Data lines:
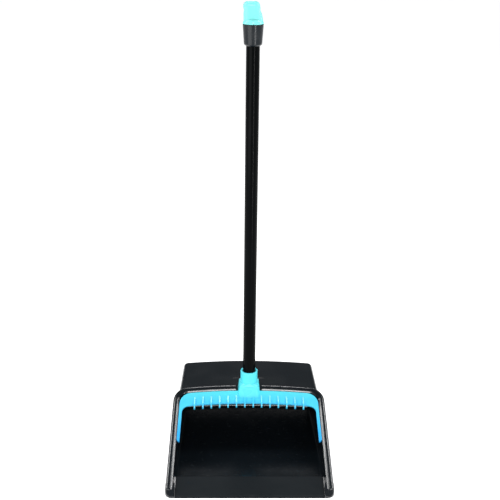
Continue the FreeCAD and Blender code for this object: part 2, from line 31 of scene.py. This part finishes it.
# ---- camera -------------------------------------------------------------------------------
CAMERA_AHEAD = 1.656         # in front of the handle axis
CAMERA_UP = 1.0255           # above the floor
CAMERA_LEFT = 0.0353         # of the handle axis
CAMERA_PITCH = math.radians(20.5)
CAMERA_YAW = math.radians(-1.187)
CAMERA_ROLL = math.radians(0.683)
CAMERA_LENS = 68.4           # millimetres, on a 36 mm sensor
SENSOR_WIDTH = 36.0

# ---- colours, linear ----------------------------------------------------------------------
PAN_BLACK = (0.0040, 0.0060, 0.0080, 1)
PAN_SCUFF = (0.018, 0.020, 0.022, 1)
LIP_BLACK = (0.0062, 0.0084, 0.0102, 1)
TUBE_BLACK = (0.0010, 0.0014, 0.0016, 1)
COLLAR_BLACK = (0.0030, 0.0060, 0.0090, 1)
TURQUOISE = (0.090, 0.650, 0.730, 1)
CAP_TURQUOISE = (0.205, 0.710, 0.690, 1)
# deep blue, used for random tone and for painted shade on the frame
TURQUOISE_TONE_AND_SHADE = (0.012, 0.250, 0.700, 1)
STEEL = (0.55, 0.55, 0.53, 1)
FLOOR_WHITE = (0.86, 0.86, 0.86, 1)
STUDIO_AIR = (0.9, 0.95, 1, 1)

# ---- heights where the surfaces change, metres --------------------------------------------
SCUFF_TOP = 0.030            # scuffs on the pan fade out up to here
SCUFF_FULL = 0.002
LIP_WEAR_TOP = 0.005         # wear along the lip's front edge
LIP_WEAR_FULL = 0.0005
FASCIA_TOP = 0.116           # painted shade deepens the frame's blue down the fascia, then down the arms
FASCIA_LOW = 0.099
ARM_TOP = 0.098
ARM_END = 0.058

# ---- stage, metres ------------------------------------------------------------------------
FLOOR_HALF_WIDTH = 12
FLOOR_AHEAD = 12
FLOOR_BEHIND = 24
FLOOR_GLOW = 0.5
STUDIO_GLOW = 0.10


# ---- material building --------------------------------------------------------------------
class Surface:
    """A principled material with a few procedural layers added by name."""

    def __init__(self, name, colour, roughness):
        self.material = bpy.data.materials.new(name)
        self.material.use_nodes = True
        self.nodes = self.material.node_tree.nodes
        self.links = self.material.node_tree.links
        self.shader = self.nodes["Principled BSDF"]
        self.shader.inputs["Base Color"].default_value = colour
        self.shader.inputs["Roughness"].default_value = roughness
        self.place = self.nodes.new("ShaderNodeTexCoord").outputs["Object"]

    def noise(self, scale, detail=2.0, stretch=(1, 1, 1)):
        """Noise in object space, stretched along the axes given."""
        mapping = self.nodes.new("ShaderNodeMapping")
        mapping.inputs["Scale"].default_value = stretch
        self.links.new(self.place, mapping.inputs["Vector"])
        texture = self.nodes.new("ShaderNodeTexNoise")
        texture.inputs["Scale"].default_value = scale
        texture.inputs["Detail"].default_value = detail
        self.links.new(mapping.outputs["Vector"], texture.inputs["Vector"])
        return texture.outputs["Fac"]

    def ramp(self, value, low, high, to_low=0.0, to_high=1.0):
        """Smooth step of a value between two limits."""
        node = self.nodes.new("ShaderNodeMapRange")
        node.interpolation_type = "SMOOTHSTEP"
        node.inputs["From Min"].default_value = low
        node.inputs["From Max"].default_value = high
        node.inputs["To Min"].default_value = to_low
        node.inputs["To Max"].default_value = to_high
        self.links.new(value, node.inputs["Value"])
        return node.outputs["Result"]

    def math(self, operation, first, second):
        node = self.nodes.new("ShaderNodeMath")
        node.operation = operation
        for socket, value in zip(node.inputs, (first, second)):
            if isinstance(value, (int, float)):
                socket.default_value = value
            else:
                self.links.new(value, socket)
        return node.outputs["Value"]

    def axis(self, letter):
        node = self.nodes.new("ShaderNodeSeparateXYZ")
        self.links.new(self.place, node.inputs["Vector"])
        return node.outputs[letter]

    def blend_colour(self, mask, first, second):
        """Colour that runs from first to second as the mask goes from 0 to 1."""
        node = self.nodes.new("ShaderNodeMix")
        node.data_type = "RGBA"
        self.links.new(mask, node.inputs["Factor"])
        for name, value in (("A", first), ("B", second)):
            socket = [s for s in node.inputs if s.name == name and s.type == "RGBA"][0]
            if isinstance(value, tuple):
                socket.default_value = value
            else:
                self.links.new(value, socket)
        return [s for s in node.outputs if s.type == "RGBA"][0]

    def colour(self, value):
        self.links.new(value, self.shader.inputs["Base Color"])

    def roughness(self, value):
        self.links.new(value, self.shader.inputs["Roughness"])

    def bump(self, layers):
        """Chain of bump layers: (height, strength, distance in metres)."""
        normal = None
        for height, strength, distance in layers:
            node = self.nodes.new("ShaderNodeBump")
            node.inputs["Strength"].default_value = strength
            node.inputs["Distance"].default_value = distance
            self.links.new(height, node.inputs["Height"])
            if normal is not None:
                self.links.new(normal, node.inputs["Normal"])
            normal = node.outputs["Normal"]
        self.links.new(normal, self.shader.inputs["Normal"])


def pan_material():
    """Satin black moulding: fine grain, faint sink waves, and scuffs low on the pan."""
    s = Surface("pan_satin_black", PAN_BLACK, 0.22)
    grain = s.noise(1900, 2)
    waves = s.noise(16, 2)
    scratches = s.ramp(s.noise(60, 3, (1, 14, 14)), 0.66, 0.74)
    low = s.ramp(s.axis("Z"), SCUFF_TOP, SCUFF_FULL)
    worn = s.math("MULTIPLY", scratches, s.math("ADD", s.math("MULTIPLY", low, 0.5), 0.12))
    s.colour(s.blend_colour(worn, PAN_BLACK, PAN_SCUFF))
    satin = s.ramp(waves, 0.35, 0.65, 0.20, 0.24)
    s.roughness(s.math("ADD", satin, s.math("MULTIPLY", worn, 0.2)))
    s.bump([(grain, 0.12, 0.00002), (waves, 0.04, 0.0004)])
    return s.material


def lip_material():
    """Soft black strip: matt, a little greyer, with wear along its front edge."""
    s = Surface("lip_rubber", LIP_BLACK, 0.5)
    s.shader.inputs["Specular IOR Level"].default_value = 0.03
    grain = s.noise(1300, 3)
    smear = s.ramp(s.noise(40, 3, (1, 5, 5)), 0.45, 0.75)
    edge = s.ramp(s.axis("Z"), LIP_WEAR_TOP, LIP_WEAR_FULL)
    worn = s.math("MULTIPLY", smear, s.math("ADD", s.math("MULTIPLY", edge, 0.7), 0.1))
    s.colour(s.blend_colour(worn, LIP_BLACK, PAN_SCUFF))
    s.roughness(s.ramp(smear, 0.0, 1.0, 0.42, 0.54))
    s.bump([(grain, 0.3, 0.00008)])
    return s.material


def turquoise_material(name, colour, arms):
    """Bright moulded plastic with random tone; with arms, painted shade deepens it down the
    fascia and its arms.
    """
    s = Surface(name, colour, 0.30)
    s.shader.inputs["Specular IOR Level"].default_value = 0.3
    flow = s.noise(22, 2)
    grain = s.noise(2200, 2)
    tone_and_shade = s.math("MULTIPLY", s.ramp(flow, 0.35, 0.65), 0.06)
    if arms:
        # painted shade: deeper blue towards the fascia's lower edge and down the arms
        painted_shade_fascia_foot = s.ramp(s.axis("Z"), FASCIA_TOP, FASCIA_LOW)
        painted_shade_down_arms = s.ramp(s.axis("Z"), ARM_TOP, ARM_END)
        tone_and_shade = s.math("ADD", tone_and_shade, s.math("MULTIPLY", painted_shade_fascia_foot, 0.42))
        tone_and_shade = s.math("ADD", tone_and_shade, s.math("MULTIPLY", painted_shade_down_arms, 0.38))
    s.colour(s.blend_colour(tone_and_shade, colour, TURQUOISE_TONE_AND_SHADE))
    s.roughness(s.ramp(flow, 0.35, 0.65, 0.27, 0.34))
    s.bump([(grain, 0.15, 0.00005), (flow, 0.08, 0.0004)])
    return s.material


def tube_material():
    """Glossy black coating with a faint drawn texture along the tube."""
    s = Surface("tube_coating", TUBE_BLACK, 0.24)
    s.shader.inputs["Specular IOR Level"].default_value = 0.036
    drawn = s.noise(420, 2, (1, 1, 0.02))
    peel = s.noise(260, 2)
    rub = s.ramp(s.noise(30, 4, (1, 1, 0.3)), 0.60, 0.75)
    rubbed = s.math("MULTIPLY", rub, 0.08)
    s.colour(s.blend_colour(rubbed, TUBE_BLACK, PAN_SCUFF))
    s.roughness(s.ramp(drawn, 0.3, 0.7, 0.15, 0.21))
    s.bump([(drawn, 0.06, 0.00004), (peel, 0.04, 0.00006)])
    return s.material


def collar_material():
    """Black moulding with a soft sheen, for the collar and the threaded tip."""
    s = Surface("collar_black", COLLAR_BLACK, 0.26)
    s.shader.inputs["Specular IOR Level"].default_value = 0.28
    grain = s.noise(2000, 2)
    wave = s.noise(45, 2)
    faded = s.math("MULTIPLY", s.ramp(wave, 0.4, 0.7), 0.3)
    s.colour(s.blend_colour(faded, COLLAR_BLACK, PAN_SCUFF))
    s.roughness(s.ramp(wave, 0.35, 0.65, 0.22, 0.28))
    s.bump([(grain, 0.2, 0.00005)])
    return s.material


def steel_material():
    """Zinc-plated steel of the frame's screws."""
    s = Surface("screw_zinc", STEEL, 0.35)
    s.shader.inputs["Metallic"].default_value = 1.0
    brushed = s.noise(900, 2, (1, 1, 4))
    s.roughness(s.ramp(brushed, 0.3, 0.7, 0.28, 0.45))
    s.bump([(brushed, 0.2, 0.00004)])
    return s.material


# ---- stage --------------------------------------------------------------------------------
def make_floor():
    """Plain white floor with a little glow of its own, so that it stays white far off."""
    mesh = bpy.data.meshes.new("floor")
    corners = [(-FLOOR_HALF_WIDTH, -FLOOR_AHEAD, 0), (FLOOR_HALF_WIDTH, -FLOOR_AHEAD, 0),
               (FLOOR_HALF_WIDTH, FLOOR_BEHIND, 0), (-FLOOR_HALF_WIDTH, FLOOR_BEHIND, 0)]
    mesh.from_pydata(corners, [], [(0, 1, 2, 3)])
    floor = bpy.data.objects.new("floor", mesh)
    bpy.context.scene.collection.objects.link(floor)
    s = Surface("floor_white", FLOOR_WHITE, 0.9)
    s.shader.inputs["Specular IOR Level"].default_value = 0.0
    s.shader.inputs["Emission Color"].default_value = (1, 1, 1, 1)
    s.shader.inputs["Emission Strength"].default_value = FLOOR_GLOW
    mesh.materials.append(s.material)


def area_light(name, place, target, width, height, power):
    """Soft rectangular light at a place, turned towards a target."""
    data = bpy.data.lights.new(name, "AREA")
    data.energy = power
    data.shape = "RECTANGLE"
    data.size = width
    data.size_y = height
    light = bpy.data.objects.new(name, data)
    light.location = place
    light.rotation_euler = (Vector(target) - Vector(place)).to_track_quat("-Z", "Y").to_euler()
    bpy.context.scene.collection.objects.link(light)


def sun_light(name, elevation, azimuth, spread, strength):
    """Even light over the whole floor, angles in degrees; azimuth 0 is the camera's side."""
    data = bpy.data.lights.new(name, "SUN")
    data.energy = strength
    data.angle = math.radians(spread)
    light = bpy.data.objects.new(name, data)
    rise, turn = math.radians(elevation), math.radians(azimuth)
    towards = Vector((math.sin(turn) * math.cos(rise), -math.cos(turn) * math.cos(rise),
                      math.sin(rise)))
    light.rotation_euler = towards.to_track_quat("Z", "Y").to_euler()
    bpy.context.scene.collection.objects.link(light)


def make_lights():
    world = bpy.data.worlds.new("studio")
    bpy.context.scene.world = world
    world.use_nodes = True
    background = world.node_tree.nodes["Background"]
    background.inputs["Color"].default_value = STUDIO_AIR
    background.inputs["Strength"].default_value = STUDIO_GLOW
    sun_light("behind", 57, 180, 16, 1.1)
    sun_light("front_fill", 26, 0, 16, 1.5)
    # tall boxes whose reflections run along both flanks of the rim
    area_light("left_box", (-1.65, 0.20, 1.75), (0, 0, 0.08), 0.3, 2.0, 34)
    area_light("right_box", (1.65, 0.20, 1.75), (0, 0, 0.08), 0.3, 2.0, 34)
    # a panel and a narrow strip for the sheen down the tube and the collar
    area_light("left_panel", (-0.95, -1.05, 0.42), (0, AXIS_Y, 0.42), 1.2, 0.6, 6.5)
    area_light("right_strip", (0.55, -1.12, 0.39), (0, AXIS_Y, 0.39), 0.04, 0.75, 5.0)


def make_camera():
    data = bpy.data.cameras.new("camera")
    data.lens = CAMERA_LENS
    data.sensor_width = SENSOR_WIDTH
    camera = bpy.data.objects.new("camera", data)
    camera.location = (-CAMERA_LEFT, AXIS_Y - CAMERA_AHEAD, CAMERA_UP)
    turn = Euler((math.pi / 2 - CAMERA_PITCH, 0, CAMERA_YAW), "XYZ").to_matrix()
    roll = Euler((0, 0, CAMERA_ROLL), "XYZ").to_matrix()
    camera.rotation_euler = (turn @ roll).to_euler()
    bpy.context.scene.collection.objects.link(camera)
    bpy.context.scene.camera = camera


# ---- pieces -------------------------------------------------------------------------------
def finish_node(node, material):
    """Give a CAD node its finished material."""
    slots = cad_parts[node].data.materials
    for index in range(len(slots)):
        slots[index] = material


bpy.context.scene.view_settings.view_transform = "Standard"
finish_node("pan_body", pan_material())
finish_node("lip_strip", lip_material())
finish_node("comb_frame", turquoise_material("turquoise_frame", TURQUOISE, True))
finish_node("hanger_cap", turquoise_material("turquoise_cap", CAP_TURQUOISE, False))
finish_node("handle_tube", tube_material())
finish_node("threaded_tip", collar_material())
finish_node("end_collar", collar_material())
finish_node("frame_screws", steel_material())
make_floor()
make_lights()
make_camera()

Task instructions: Copy out every line holding the string "materials".

Solution for this problem:
        self.material = bpy.data.materials.new(name)
    mesh.materials.append(s.material)
    slots = cad_parts[node].data.materials